Prime Minister Justin Trudeau called it ‘dog-whistle politics’ — but the dogs heard it loud and clear. On Telegram, Facebook groups, and private Discord servers, anti-immigrant chatter turned into action. A mosque in Mississauga had its windows smashed twice in one month. A halal grocery store in Calgary was firebombed. Nobody died. But the message was clear: you’re not welcome.
“We’re in a perfect storm,” says Amina Husain, executive director of the National Council of Canadian Muslims. “Economic anxiety, social media algorithms that amplify hate, and politicians who see division as a winning strategy. It’s a recipe for disaster.”
Real people, real fear
I met Mohammed at a Tim Hortons in Brampton. He didn’t want his last name used. He’s a 34-year-old engineer, born and raised in Mississauga, married to a woman who wears a hijab. “She used to walk to the grocery store alone,” he told me, stirring his coffee. “Now she won’t leave the house without me. And I’m scared too. Not for me — for her.”
That fear is the point. When you make a community feel unsafe, you push them to the margins. You silence their voices. You make them question their place in a country they call home. Mohammed’s wife was spat on at a bus stop last November. The man screamed “Go back to where you came from.” Mohammed was born in Toronto.
The economics of xenophobia
Anti-Muslim sentiment isn’t just a social problem — it’s an economic one. A 2025 study from the University of Toronto found that job applicants with Muslim-sounding names were 35% less likely to get callbacks than those with Anglo names, even with identical resumes. Muslim-owned small businesses report higher insurance premiums after being labeled ‘high-risk.’ And the tourism industry in cities like Montreal and Vancouver has quietly acknowledged a drop in visitors from Gulf states, though they won’t say it publicly.
Then there’s the housing market. Landlords in Surrey, B.C., have been caught posting ads that say ‘No Muslims, no exceptions.’ The B.C. Human Rights Tribunal has a backlog of cases. But even when complainants win, the damage is done. You can’t un-hear the rejection.
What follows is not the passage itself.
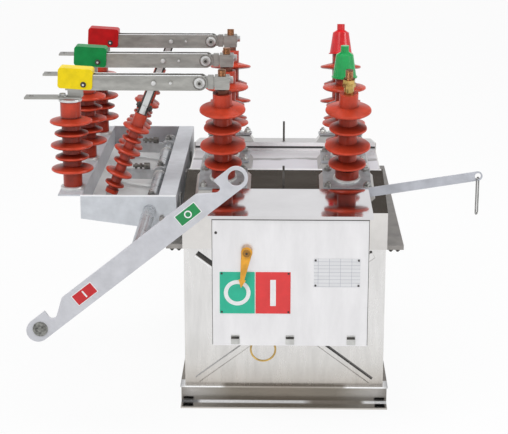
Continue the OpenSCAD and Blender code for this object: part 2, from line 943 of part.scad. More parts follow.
module side_arm() {
  color([0.7, 0.71, 0.73])
    translate([0, arm_y, 0])
      difference() {
        link_bar([arm_x, arm_z], [arm_end_x, arm_end_z], arm_w, arm_t);
        translate([arm_x, 0, arm_z]) y_rod(arm_pin_r + pin_gap, 4 * arm_t);
        translate([arm_end_x, 0, arm_end_z]) y_rod(arm_hole, 4 * arm_t);
      }
}

// Long wire loop that hangs through the hole of the arm
module arm_loop() {
  color([0.6, 0.6, 0.6])
    translate([arm_end_x, arm_y, loop_z]) rotate([0, 0, 62]) {
      translate([0, 0, -loop_r]) loop_bend();
      translate([0, 0, loop_r - loop_l]) mirror([0, 0, 1]) loop_bend();
      for (s = [-1, 1]) translate([s * loop_r, 0, loop_r - loop_l])
        cylinder(r = loop_wire, h = loop_l - 2 * loop_r);
    }
}

// Upper half of a wire ring, about its centre
module loop_bend() {
  box = 4 * loop_r;
  difference() {
    rotate([90, 0, 0]) rotate_extrude() translate([loop_r, 0]) circle(loop_wire);
    translate([-box / 2, -box / 2, -box]) cube(box);
  }
}

base_front();
base_rear();
base_sides();
housing();
front_ribs();
hood_front();
hood_rear();
hood_sides();
hood_centre();
side_beams();
bushing_seats();
bushing_flanges();
bushings_left();
bushings_right();
studs();
stud_nuts();
cap_green();
cap_red();
lifting_eyes();
terminal_clamps();
blade_front();
blade_middle();
blade_rear();
cover_yellow();
cover_green();
cover_red();
posts();
post_contacts();
rod_front();
rod_middle();
rod_rear();
frame_front();
frame_rear();
frame_left();
frame_right();
frame_floor();
frame_brackets();
shaft();
cranks();
handle();
handle_plug();
stop_pin();
mechanism_box();
mechanism_front();
mechanism_lid();
sign_plate();
name_plate();
pointer();
ring_eye();
pull_ring();
arm_hub();
side_arm();
arm_loop();
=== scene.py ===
import json
import math

import bmesh
import bpy
from mathutils import Matrix, Vector


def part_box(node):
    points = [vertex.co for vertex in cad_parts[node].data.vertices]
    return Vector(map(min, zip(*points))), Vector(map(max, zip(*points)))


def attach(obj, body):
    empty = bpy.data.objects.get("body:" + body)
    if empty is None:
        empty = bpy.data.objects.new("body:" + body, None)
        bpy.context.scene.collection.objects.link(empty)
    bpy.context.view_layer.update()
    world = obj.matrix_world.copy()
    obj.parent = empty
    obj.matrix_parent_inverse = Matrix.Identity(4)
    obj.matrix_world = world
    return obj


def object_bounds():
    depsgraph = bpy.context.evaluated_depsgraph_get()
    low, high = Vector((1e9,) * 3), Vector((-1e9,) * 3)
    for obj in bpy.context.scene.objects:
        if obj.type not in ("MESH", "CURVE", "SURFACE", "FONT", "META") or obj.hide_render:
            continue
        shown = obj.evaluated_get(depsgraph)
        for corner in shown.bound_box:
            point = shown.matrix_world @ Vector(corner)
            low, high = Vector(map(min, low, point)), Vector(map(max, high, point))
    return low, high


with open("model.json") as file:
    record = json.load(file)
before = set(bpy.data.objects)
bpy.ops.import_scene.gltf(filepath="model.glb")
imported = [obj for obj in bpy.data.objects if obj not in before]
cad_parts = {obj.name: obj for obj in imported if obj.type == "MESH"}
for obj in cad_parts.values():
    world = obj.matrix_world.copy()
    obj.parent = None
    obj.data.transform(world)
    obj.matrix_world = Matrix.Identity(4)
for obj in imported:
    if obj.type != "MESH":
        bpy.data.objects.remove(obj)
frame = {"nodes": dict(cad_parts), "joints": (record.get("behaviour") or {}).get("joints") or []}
cad_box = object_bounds()

# ---- Camera ----
# A long lens stands well back from the breaker and a little above it, and looks down on the
# roof by 16 degrees. The front of the mechanism box faces it almost squarely.
camera_data = bpy.data.cameras.new("studio_camera")
camera_data.sensor_width = 36.0
camera_data.lens = 109.4
camera_data.clip_end = 60.0
camera = bpy.data.objects.new("studio_camera", camera_data)
bpy.context.collection.objects.link(camera)
camera.location = (-0.0026, -4.268, 1.646)
camera.rotation_euler = (math.radians(90 - 16.14), 0, math.radians(1.153))
bpy.context.scene.camera = camera


# ---- Light and floor ----
# Soft studio lamps above and to both sides, over a pale floor that runs on as a white backdrop.
# Polished sheet picks up a dim band round the upper walls, under a light ceiling.
def studio_lamp(name, place, target, width, power):
    """A soft rectangular lamp that looks at a point."""
    lamp_data = bpy.data.lights.new(name, "AREA")
    lamp_data.shape = "RECTANGLE"
    lamp_data.size = width
    lamp_data.size_y = width * 0.6
    lamp_data.energy = power
    lamp = bpy.data.objects.new(name, lamp_data)
    bpy.context.collection.objects.link(lamp)
    lamp.location = place
    lamp.rotation_euler = (Vector(target) - Vector(place)).to_track_quat("-Z", "Y").to_euler()
    return lamp


studio_lamp("key_lamp", (-1.6, -2.6, 3.4), (0, 0, 0.5), width=1.6, power=55)
studio_lamp("side_lamp", (3.0, -1.2, 1.8), (0, 0, 0.5), width=1.4, power=22)
top_lamp = studio_lamp("top_lamp", (0.2, 1.4, 3.2), (0, 0, 0.6), width=1.8, power=30)
top_lamp.visible_glossy = False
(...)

Who speaks for the community?
Part of the problem is representation. Canada’s Muslim population is not a monolith. It’s diverse: South Asian, Arab, Black, Southeast Asian, white converts, indigenous Muslims. But in the media and political discourse, it’s often reduced to a single monolithic bloc. And the voices that get amplified are often the most moderate, the most apologetic, the ones who say, ‘We condemn violence, we love Canada, we’re just like you.’
That’s fine as far as it goes. But it doesn’t address the root. “We’re tired of having to prove we’re not terrorists,” says Husain. “We’re tired of the conditional acceptance — you’re welcome as long as you don’t make us uncomfortable. That’s not inclusion. That’s tolerance with a limit.”
What the data shows
The numbers paint a grim picture. According to Statistics Canada, hate crimes against Muslims in 2025 exceeded the peak of 2017, the year of the Quebec City mosque shooting that killed six. Back then, there was a national outcry, a moment of unity. This time, the rise has been met with a collective shrug. The same week that a pig’s head was left at the doorstep of a mosque in London, Ontario, Parliament debated a motion on ‘combating extremism’ that never once mentioned Islamophobia.
Meanwhile, online platforms have become incubators. A report by the Canadian Anti-Hate Network found that anti-Muslim content on YouTube, TikTok, and Facebook has tripled since 2023. The algorithms reward outrage. The platforms claim to act, but moderation is slow, inconsistent, and often captures satire while letting hate speech slide.
Fighting back, but at what cost?
Community groups are responding. The NCCM launched a national hotline for reporting incidents. Mosques in Toronto and Vancouver have installed bulletproof glass and hired private security. Some parents are pulling their kids out of public schools, opting for Islamic schools where they hope their children won’t be bullied for their faith.
But these are defensive measures, not solutions. “We’re spending millions on security that could be going to youth programs, mental health services, interfaith work,” says Husain. “Every dollar spent on a guard is a dollar not spent on a scholarship.”
And the emotional toll is invisible. Imams are reporting burnout. Community leaders are fielding constant calls from families afraid to send their kids to summer camp. Children are asking their parents, “Why do they hate us?” — a question no parent should have to answer.
The silence of the majority
Perhaps the most troubling aspect is the silence of non-Muslim Canadians. In 2017, after the Quebec City shooting, millions marched in solidarity. Candles were lit. Hashtags trended. Politicians gave speeches. Today, a similar rise in hate goes largely unacknowledged. The prime minister has made statements, but they feel routine, hollow. The opposition barely mentions it.
“We don’t need allies who only show up after a tragedy,” says Mohammed. “We need people to speak up now. When your uncle tells an Islamophobic joke at dinner, say something. When your coworker says Muslims are taking over, correct them. It’s the small things that change the culture.”
He paused, looked out the window of the Tim Hortons. “I love this country. I really do. But I’m starting to wonder if it loves me back.”
The sun was setting over Brampton. A woman in a hijab walked past, holding her child’s hand. She glanced over her shoulder. Then she kept walking, faster.